I am curious how Porter & Kramer feel about companies that are well intentioned who make poor choices.
Hence, these measures ought to be vetted until there is an overwhelming consensus that they're "good." And if such a consensus exists, the government will act in the interest of this vast majority and the rules of the game will change.
The maverick entrepreneur trying to act for some social cause may cause deeper problems (consider the company who decides to unilaterally ship goods to an impoverished area of the world, only for those goods to be taken forcibly by guerrillas and used to bolster their operations).

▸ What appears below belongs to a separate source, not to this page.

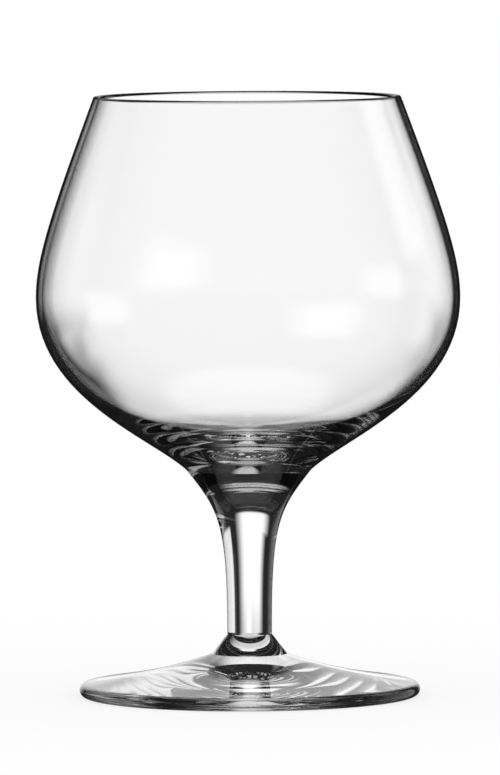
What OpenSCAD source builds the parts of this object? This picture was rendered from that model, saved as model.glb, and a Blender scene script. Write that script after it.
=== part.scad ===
// Brandy snifter: a blown bowl on a short drawn stem and a pressed foot, welded while hot.
// It stands on the ring under its foot, with its axis on Z and the table at z = 0.

/* [Bowl] */
// Outer diameter of the rim
rim_d = 65.4; // [60:0.2:72]
// Outer diameter of the bowl at its widest
belly_d = 90; // [84:0.5:100]
// Height of the bowl, from its weld to the rim
bowl_h = 79.3; // [72:0.1:95]
// Height of the widest place above the weld
belly_h = 36.5; // [32:0.5:42]
// Thickness of the wall
wall_t = 1.3; // [0.9:0.1:2]
// Thickness of the glass under the drink
base_t = 3.8; // [3:0.1:6]
// Lean of the wall at the rim, in degrees from upright
rim_lean = 20.5; // [14:0.5:28]
// Lean of the wall at the weld, in degrees from upright
base_lean = 47.5; // [40:0.5:56]

/* [Stem] */
// Length of the stem, from weld to weld
stem_h = 35; // [28:0.5:60]
// Diameter of the weld that carries the bowl
weld_d = 26.6; // [22:0.2:30]
// Diameter of the stem where it meets the foot
stem_d = 9.5; // [8:0.1:12]
// Lean of the flare at the bowl, in degrees from upright
flare_lean = 38.5; // [30:0.5:48]

/* [Foot] */
// Diameter of the foot
foot_d = 72.4; // [64:0.2:80]
// Height of the foot, from the table to the stem
foot_h = 13.2; // [12:0.1:16]
// Diameter of the boss where it spreads into the plate
boss_d = 16; // [14:0.2:20]
// Height of that place above the table
boss_foot_h = 9; // [8:0.1:10]
// Thickness of the plate at its round edge
edge_t = 2.8; // [2:0.1:3.6]
// Rise of the hollow underside at its centre
hollow_h = 1.6; // [0.4:0.1:2.4]
// Width of the flat ring that touches the table
ring_w = 1.2; // [0.6:0.1:3]

/* [Quality] */
// Straight steps along each curve
curve_steps = 14; // [8:1:24]
// Sides of a full turn
turn_sides = 96; // [48:8:160]

/* [Hidden] */

glass_color = [0.90, 0.94, 0.95, 0.55];

// Pull of each curve's ends, as shares of the height or radius that the curve covers
rim_pull_share = 0.62;
belly_up_share = 0.18;
belly_down_share = 0.57;
base_pull_share = 0.19;
inner_down_share = 0.61;
floor_reach_share = 0.4;
flare_pull_share = 0.25;
stem_pull_share = 0.68;
plate_pull_share = 0.35;
hollow_pull_share = 0.5;
// Drop of the plate's top next to the boss, over that at its edge
plate_bend_share = 1.6;

belly_r = belly_d / 2;
weld_r = weld_d / 2;
stem_r = stem_d / 2;
foot_r = foot_d / 2;
boss_r = boss_d / 2;
lip_r = wall_t / 2;
edge_r = edge_t / 2;

// Points after the start of a cubic curve, given its end points and its two pulls
function curve(from, pull_out, pull_in, to) =
    [for (i = [1 : curve_steps])
        let (t = i / curve_steps, s = 1 - t)
        s * s * s * from + 3 * s * s * t * pull_out + 3 * s * t * t * pull_in + t * t * t * to];

// Points of an arc, both ends included
function arc(centre, radius, from_angle, to_angle) =
    [for (i = [0 : curve_steps])
        let (angle = from_angle + (to_angle - from_angle) * i / curve_steps)
        centre + radius * [cos(angle), sin(angle)]];

// Unit step along a wall that leans by an angle from upright
function leaning(angle) = [sin(angle), cos(angle)];

// Solid of revolution about Z, standing at a height
module turned(height, outline) {
    translate([0, 0, height])
        rotate_extrude($fn = turn_sides)
            polygon(outline);
}

// Thin bowl with a solid base, closing in towards a round melted lip
module bowl() {
    lip_centre = [rim_d / 2 - lip_r, bowl_h - lip_r];
    lip = arc(lip_centre, lip_r, rim_lean, 180 + rim_lean);
    rim_run = (bowl_h - belly_h) * rim_pull_share;
    rim_step = [rim_run * tan(rim_lean), rim_run];
    belly = [belly_r, belly_h];
    belly_in = [belly_r - wall_t, belly_h];
    up = [0, (bowl_h - belly_h) * belly_up_share];
    down = [0, belly_h * belly_down_share];
    base_run = belly_h * base_pull_share / cos(base_lean);
    weld = [weld_r, 0];
    floor_centre = [0, base_t];
    outer_low = curve(weld, weld + base_run * leaning(base_lean), belly - down, belly);
    outer_high = curve(belly, belly + up, lip[0] + [rim_step[0], -rim_step[1]], lip[0]);
    lip_end = lip[curve_steps];
    inner_high = curve(lip_end, lip_end + [rim_step[0], -rim_step[1]], belly_in + up, belly_in);
    inner_low = curve(
        belly_in,
        belly_in - [0, (belly_h - base_t) * inner_down_share],
        floor_centre + [belly_r * floor_reach_share, 0],
        floor_centre
    );
    color(glass_color)
        turned(
            foot_h + stem_h,
            concat([[0, 0], weld], outer_low, outer_high, lip, inner_high, inner_low)
        );
}

// Short stem that flares under the bowl
module stem() {
    thin_end = [stem_r, 0];
    weld = [weld_r, stem_h];
    flare_run = stem_h * flare_pull_share / cos(flare_lean);
    side = curve(
        thin_end,
        thin_end + [0, stem_h * stem_pull_share],
        weld - flare_run * leaning(flare_lean),
        weld
    );
    color(glass_color)
        turned(foot_h, concat([[0, 0], thin_end], side, [[0, stem_h]]));
}

// Round foot: a boss under the stem, a gently sloping plate and a hollow underside
module foot() {
    edge_centre = [foot_r - edge_r, edge_r];
    ring_inner = [foot_r - edge_r - ring_w, 0];
    hollow_centre = [0, hollow_h];
    boss_top = [stem_r, foot_h];
    boss_root = [boss_r, boss_foot_h];
    plate_run = foot_r - edge_r - boss_r;
    plate_slope = (boss_foot_h - edge_t) / plate_run;
    edge_slope = atan(plate_slope / plate_bend_share);
    edge = arc(edge_centre, edge_r, -90, 90 - edge_slope);
    edge_top = edge[curve_steps];
    plate_pull = plate_run * plate_pull_share;
    plate = curve(
        edge_top,
        edge_top + plate_pull * [-1, plate_slope / plate_bend_share],
        boss_root + plate_pull * [1, -plate_slope * plate_bend_share],
        boss_root
    );
    hollow_pull = ring_inner[0] * hollow_pull_share;
    hollow = curve(
        hollow_centre,
        hollow_centre + [hollow_pull, 0],
        ring_inner - hollow_pull * [1, 0] + [0, hollow_h * hollow_pull_share],
        ring_inner
    );
    color(glass_color)
        turned(0, concat([hollow_centre], hollow, edge, plate, [boss_top, [0, foot_h]]));
}

bowl();
stem();
foot();
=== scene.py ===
# Brandy snifter in clear glass: bowl, stem and foot, each turned from a drawn profile.
import math

import bpy
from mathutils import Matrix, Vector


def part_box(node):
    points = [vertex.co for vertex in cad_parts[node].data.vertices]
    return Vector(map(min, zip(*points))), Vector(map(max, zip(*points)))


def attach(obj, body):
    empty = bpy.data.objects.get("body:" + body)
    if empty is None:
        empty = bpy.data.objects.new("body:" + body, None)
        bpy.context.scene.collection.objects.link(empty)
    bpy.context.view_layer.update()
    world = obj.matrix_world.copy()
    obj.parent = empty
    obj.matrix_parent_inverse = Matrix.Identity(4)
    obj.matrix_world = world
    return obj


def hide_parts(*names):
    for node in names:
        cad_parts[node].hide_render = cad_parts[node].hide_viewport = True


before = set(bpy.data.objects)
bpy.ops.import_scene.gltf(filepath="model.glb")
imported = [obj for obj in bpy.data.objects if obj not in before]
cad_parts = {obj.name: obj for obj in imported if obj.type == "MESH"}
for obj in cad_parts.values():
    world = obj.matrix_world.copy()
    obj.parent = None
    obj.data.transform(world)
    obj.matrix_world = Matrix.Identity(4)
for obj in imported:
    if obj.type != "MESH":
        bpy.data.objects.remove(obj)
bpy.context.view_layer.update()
print("frame loaded:", ", ".join(sorted(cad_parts)))

mm = 0.001
turnSteps = 256     # faces round each turned piece
curveSteps = 28     # faces along each curve of a profile
sharpAngle = 30     # degrees between two faces; a wider turn stays a crease
samePlace = 1e-6    # points less than this apart, in metres, become one
levelShare = 0.999  # least upright share of a level face's normal
weldReach = 0.01 * mm
weldSlot = 1        # material slot of the faces where two pieces are welded
insideSlot = 2      # and of the inner wall

bowlLow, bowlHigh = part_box("bowl")
stemLow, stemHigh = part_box("stem")
footLow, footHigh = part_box("foot")


def deselectAll():
    if bpy.context.object and bpy.context.object.mode != "OBJECT":
        bpy.ops.object.mode_set(mode="OBJECT")
    bpy.ops.object.select_all(action="DESELECT")


def stepOff(place, angle, length):  # angle in degrees from straight out, towards up
    turn = math.radians(angle)
    return (place[0] + length * math.cos(turn), place[1] + length * math.sin(turn))


def roundStops(centre, radius, angles):
    # knots of an arc through the given angles, whose outer handles are left to the curves beside it
    stops = []
    for i, angle in enumerate(angles):
        place = stepOff(centre, angle, radius)
        handles = [None, None]
        for side, near in ((0, i - 1), (1, i + 1)):
            if 0 <= near < len(angles):
                span = abs(angles[near] - angle)
                reach = radius * 4 / 3 * math.tan(math.radians(span / 4))
                handles[side] = stepOff(place, angle + math.copysign(90, angles[near] - angle), reach)
        stops.append([place, handles[0], handles[1]])
    return stops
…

Chris W. also brought up an interesting point that companies wanting to become more responsible will often need to talk with consultants as they will not be able to fully research all the options themselves (Chris, I hope this is an accurate characterization of what you were saying... it's been 6 days...). I think this is very true and very supportive of Friedman - few individual companies will have the resources or expertise to develop and implement cohesive social/environmental strategies. This returns to Friedman who would say that this use of a "tax" in an inefficient manner is poorly representing the interests of either the shareholders, employees, or customers, who could have themselves invested in the same projects.
Lastly, I very much agree with Adam's point that working efficiently with resources is in the best interest of the company, so environmental initiatives may be seen as longterm strategies. If they're not strategic for marketing, COGS, etc, then the agents are not acting in the manner to which they are charged.